Weigel

Democrats Just Need to Admit That Obamacare Is a Wealth Transfer

Who needs healthcare.gov when you can just send people a check?

Photo by Steve Pope/Getty Images

The early morning of the Washington Ideas Forum closed with a fairly predictable chat between Fox News’ Chris Wallace and Texas Sen. Ted Cruz. Wallace gave Cruz far too many opportunities to launch into talking points. (Do you know that he thinks the real divide in politics isn’t between Republicans, but between the grass roots and the Washington establishment? He does!) But toward the end, Wallace pressed Cruz on what Republicans could offer the uninsured. They had not, he pointed out, done anything that would cover the teeming masses of those without health insurance.

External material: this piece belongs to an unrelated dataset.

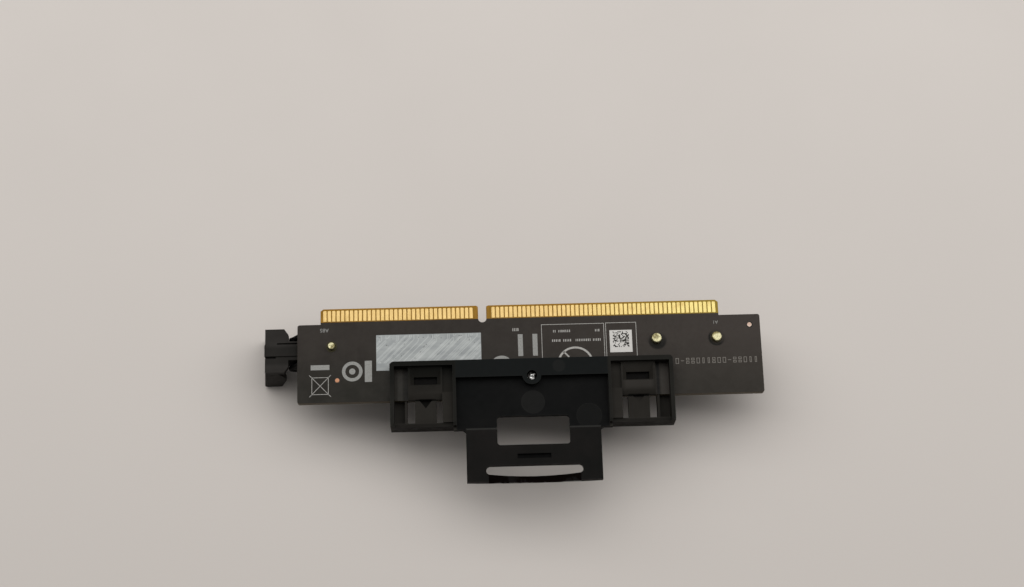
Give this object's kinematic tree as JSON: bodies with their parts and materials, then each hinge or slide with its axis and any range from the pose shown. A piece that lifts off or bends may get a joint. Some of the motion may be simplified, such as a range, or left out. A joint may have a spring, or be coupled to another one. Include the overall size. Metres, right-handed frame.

“It would have been simpler to send them a check, rather than messing up the health care of millions of Americans,” said Cruz.

There was no follow-up, but the answer sort of crystallized how the health care debate has changed—and maybe how Democrats have failed to change with it. Imagine this exchange four, six years ago. Could a Republican get away with saying that the fix to health care was distributing money to allow people to buy whatever plans they could? No: At that time, you could blame the deficiencies of the health care system on the private sector, HMOs, greedy corporations.

With the government “in control” of health care, everything’s changed. Now, a private insurer’s cancellation is blamed by everyone on the government. Accurately! All a Republican needs to promise (you know, assuming no follow-up questions) is that he wouldn’t have messed with the private sector and increased costs or screwed with the plan.

This can be said and done basically in perpetuity, because Democrats lack confidence in their only answer. Yes, some plans will cost more, because the ACA redistributes wealth to allow more people to get health insurance, at the expense of some people paying more.

Today’s Obama “fix” to the independent market cancellations will do what it does. It doesn’t advance the argument that there’s a new, more redistributive health care system now.